THE EXERCISE -> Count how many lines mention the word "only". Write that number alone.

━━━━━━━━━━━━━━━━━━━━━━━━━━━━━━

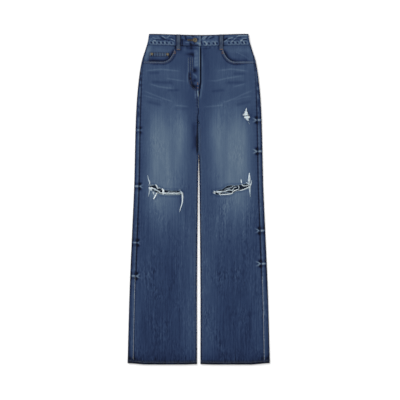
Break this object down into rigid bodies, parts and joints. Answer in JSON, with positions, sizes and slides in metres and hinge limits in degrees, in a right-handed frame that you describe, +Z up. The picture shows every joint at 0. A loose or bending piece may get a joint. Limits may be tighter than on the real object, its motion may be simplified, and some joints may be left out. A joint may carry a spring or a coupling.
{
  "type": "ripped jeans",
  "caption": "Wide-leg denim trousers laid flat, front up, with faded thighs, torn knees, scooped front pockets, belt loops and a closed button fly.",
  "frame": {"origin": "On the floor under the middle of the garment's box.", "axes": "+Y runs from the hems to the waist, +Z points up from the floor, +X to the wearer's left."},
  "size_m": [0.4686, 1.091, 0.0135],
  "materials": {
    "denim": "washed twill",
    "denim_trim": "washed twill",
    "yarn": "undyed cotton",
    "brass": "antique",
    "zip_tape": "woven tape"
  },
  "bodies": {
    "root": {"front_right": "denim", "front_left": "denim", "back_right": "denim", "back_left": "denim", "yoke_right": "denim", "yoke_left": "denim", "waistband": "denim", "pocket_facing_right": "denim", "pocket_facing_left": "denim", "coin_pocket": "denim", "back_pocket_right": "denim", "back_pocket_left": "denim", "hem_right": "denim_trim", "hem_left": "denim_trim", "belt_loop_front_right": "denim_trim", "belt_loop_front_left": "denim_trim", "belt_loop_back_right": "denim_trim", "belt_loop_back_centre": "denim_trim", "belt_loop_back_left": "denim_trim", "zip": "zip_tape", "button": "brass", "coin_rivet_1": "brass", "coin_rivet_2": "brass", "knee_yarns_right": "yarn", "knee_tail_right": "yarn", "knee_yarns_left": "yarn", "knee_tail_left": "yarn", "thigh_yarns_left": "yarn"}
  },
  "joints": []
}
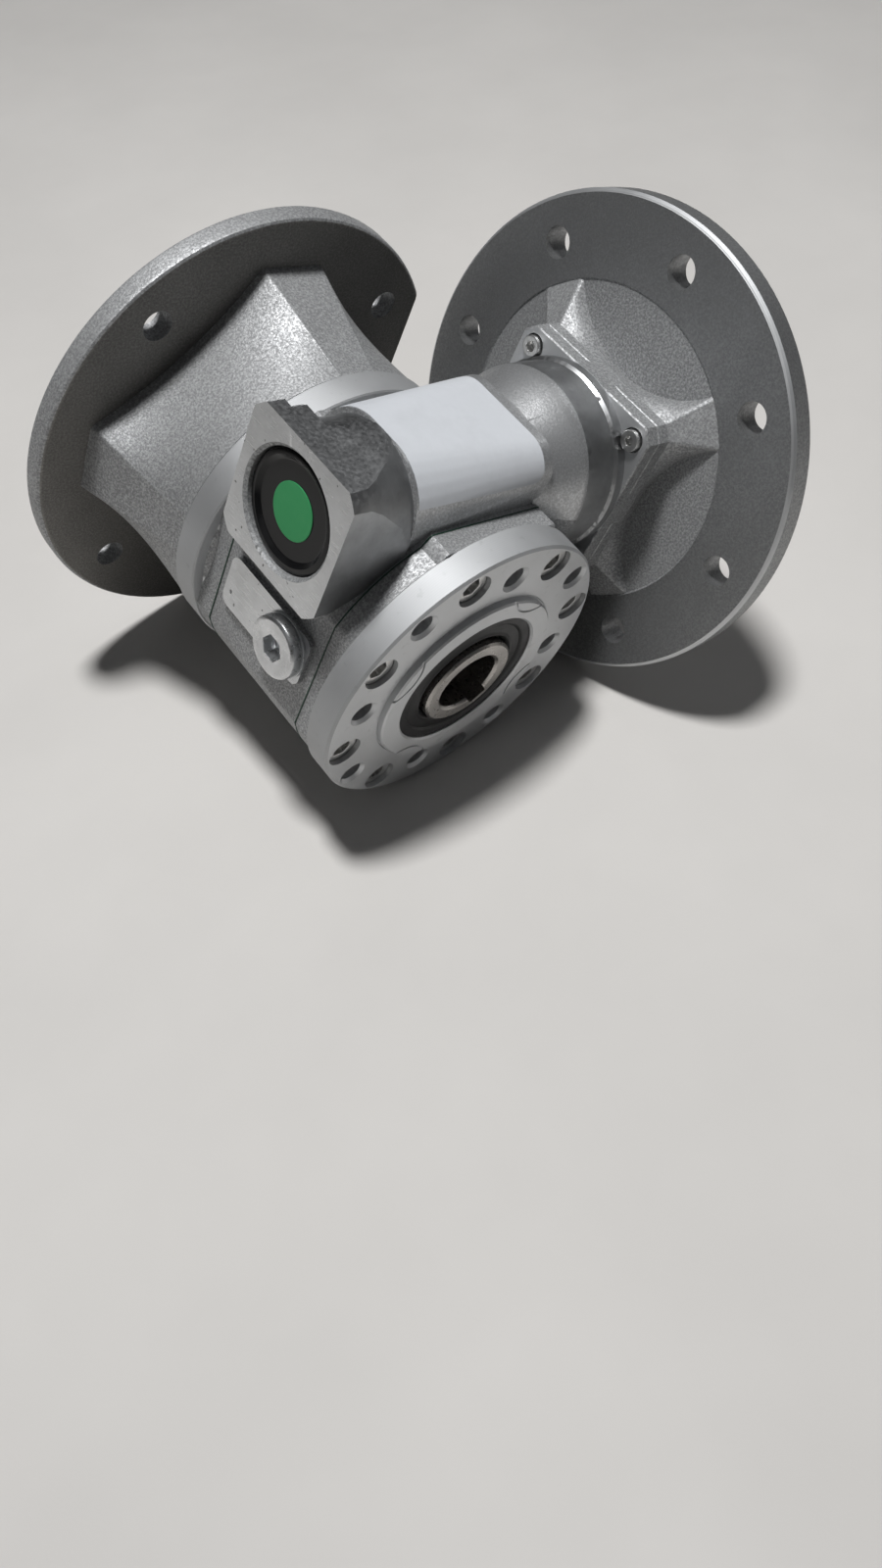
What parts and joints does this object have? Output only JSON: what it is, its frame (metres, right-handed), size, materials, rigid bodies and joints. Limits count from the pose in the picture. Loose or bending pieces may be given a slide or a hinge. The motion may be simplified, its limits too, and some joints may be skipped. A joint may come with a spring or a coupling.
{
  "type": "worm gearbox",
  "caption": "Compact worm gearbox with a hollow keyed output shaft, a bolted output flange on one side and a motor flange on the worm.",
  "frame": {"origin": "on the output axis, midway between the two cover faces", "axes": "+X along the worm towards the motor flange, +Y along the output axis towards the output flange, +Z from the output axis up to the worm"},
  "size_m": [0.1451, 0.1497, 0.18],
  "materials": {
    "cast_aluminium": "fine sand-blasted casting with turned rims",
    "plug_aluminium": "satin",
    "zinc_screws": "dull zinc",
    "spring_steel": "dark phosphate",
    "shaft_steel": "ground",
    "hub_iron": "machined",
    "bronze": "machined",
    "black_rubber": "moulded, slightly glossy",
    "green_sealant": "cured bead",
    "green_disc": "matt",
    "label_paper": "blank coated paper",
    "bearing_steel": "polished",
    "cage_steel": "pressed"
  },
  "bodies": {
    "case": {"housing": "cast_aluminium", "near_cover": "cast_aluminium", "far_cover": "cast_aluminium", "near_cover_gasket": "green_sealant", "far_cover_gasket": "green_sealant", "near_cover_screws": "zinc_screws", "far_cover_screws": "zinc_screws", "near_output_seal": "black_rubber", "far_output_seal": "black_rubber", "output_flange": "cast_aluminium", "output_flange_screws": "zinc_screws", "motor_flange": "cast_aluminium", "motor_flange_screws": "zinc_screws", "input_seal": "black_rubber", "worm_circlip": "spring_steel", "end_cap": "black_rubber", "cap_disc": "green_disc", "oil_plug": "plug_aluminium", "plug_washer": "plug_aluminium", "near_bearing_outer": "bearing_steel", "far_bearing_outer": "bearing_steel", "cap_bearing_outer": "bearing_steel", "motor_bearing_outer": "bearing_steel"},
    "output": {"output_shaft": "shaft_steel", "wheel_hub": "hub_iron", "wheel_rim": "bronze", "wheel_key": "shaft_steel", "near_bearing_inner": "bearing_steel", "far_bearing_inner": "bearing_steel"},
    "worm": {"worm_shaft": "shaft_steel", "worm_end_circlip": "spring_steel", "cap_bearing_inner": "bearing_steel", "motor_bearing_inner": "bearing_steel"},
    "near_cage": {"near_bearing_balls": "bearing_steel", "near_bearing_cage": "cage_steel"},
    "far_cage": {"far_bearing_balls": "bearing_steel", "far_bearing_cage": "cage_steel"},
    "cap_cage": {"cap_bearing_balls": "bearing_steel", "cap_bearing_cage": "cage_steel"},
    "motor_cage": {"motor_bearing_balls": "bearing_steel", "motor_bearing_cage": "cage_steel"}
  },
  "joints": [
    {"name": "output_spin", "type": "hinge", "parent": "case", "child": "output", "pos_m": [0, 0, 0], "axis": [0, 1, 0], "continuous": true},
    {"name": "worm_spin", "type": "hinge", "parent": "case", "child": "worm", "pos_m": [0, 0, 0.04], "axis": [1, 0, 0], "continuous": true},
    {"name": "near_cage_spin", "type": "hinge", "parent": "case", "child": "near_cage", "pos_m": [0, -0.0245, 0], "axis": [0, 1, 0], "continuous": true},
    {"name": "far_cage_spin", "type": "hinge", "parent": "case", "child": "far_cage", "pos_m": [0, 0.0245, 0], "axis": [0, 1, 0], "continuous": true},
    {"name": "cap_cage_spin", "type": "hinge", "parent": "case", "child": "cap_cage", "pos_m": [-0.036, 0, 0.04], "axis": [1, 0, 0], "continuous": true},
    {"name": "motor_cage_spin", "type": "hinge", "parent": "case", "child": "motor_cage", "pos_m": [0.0375, 0, 0.04], "axis": [1, 0, 0], "continuous": true}
  ],
  "couplings": [
    {"joint": "worm_spin", "follows": "output_spin", "ratio": -30},
    {"joint": "near_cage_spin", "follows": "output_spin", "ratio": 0.41647},
    {"joint": "far_cage_spin", "follows": "output_spin", "ratio": 0.41647},
    {"joint": "cap_cage_spin", "follows": "output_spin", "ratio": -10.977},
    {"joint": "motor_cage_spin", "follows": "output_spin", "ratio": -12.896}
  ]
}
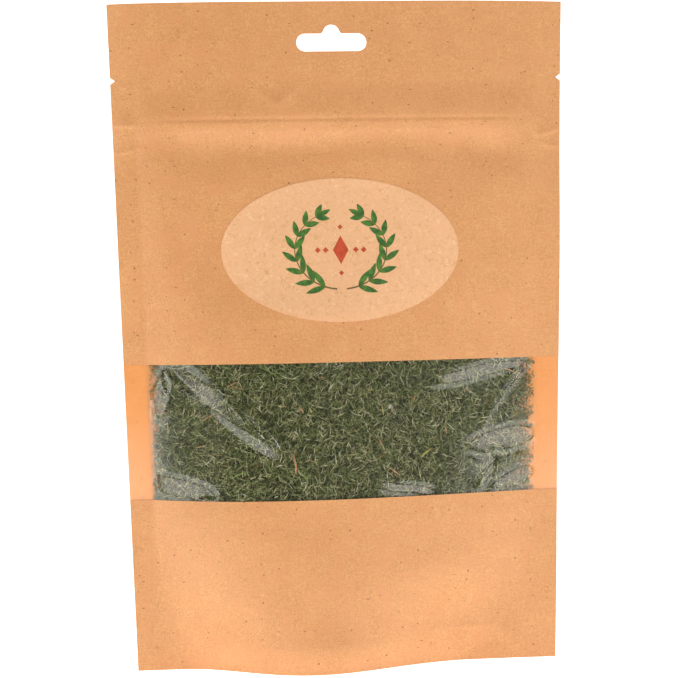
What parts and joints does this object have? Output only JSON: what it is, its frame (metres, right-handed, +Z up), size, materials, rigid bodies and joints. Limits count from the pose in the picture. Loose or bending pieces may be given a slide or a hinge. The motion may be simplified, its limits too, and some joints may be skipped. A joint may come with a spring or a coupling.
{
  "type": "window stand-up pouch of dried dill",
  "caption": "Kraft paper stand-up pouch with a hang slot, tear notches, an oval sticker and a clear window band, filled with dried chopped dill.",
  "frame": {"origin": "on the floor under the middle of the standing pouch", "axes": "+Z up along the pouch's height, the front with the window and the sticker faces -Y, +X across the width to the viewer's right of the front"},
  "size_m": [0.2, 0.053, 0.29],
  "materials": {
    "kraft_front_upper": "matt kraft paper laminate",
    "kraft_front_lower": "matt kraft paper laminate",
    "kraft_back": "matt kraft paper laminate",
    "kraft_gusset": "matt kraft paper laminate",
    "clear_film": "clear glossy film",
    "sticker_paper": "printed sticker paper with short fibres",
    "zip_front": "translucent extruded plastic",
    "zip_back": "translucent extruded plastic",
    "dried_dill": "dry chopped leaf, matt"
  },
  "bodies": {
    "root": {"front_upper_panel": "kraft_front_upper", "front_lower_panel": "kraft_front_lower", "back_panel": "kraft_back", "bottom_gusset": "kraft_gusset", "window_film": "clear_film", "label_oval": "sticker_paper", "zip_strip_front": "zip_front", "zip_strip_back": "zip_back", "dill_fill": "dried_dill"}
  },
  "joints": []
}
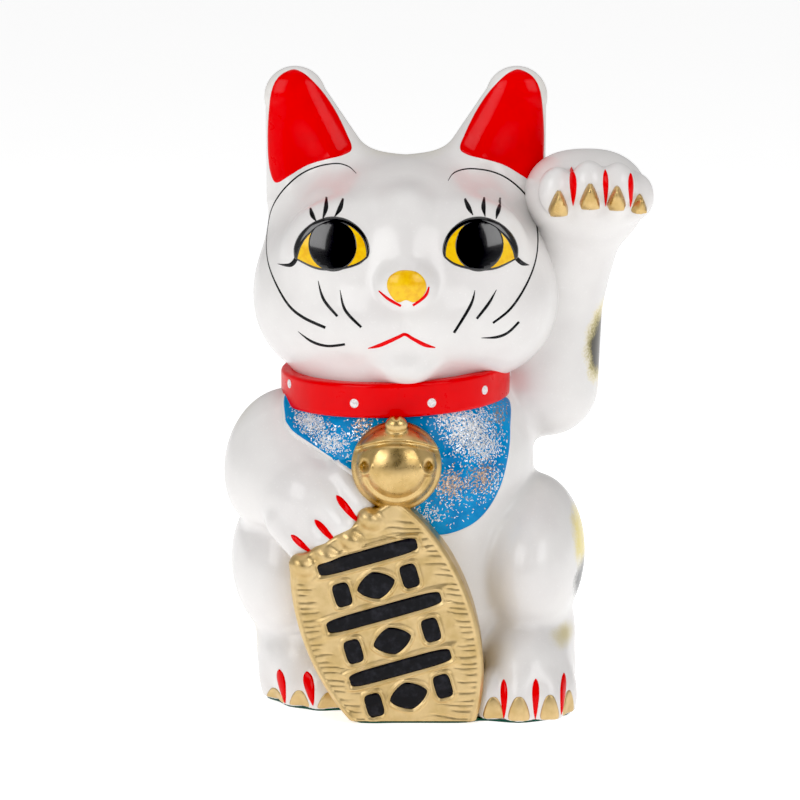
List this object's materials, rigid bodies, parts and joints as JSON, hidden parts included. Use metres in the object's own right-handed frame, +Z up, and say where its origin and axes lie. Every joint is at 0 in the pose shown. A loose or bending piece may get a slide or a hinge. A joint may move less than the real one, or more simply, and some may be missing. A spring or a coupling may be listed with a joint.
{
  "type": "beckoning cat figurine",
  "caption": "Seated glazed earthenware beckoning cat coin bank with a raised paw, gold oval coin, collar, bell and bib, a coin slot behind the head and a rubber base stopper.",
  "frame": {"origin": "underside of the felt, on the plane through the middle of the face", "axes": "+Z up, the cat looks along -Y, the raised paw is on the +X side"},
  "size_m": [0.1634, 0.1296, 0.2449],
  "materials": {
    "white_glaze": "pearl gloss",
    "red_enamel": "gloss enamel",
    "blue_glitter": "gloss enamel with silver flecks",
    "gold_paint": "satin gold lustre over glaze",
    "black_enamel": "gloss enamel",
    "stopper_rubber": "matt",
    "green_felt": "felt"
  },
  "bodies": {
    "figurine": {"body_shell": "white_glaze", "left_haunch": "white_glaze", "right_haunch": "white_glaze", "left_foot": "white_glaze", "right_foot": "white_glaze", "head_shell": "white_glaze", "left_ear": "white_glaze", "right_ear": "white_glaze", "raised_arm": "white_glaze", "raised_paw_claws": "gold_paint", "holding_arm": "white_glaze", "tail": "white_glaze", "collar": "red_enamel", "bib": "blue_glitter", "bell": "gold_paint", "koban": "gold_paint", "koban_emblems": "black_enamel", "felt_base_pad": "green_felt"},
    "stopper": {"stopper": "stopper_rubber"}
  },
  "joints": [
    {"name": "stopper_pull", "type": "slide", "parent": "figurine", "child": "stopper", "axis": [0, 0, -1], "range_m": [0, 0.025]}
  ]
}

━━━━━━━━━━━━━━━━━━━━━━━━━━━━━━

OUTPUT FOR THIS EXERCISE -> 2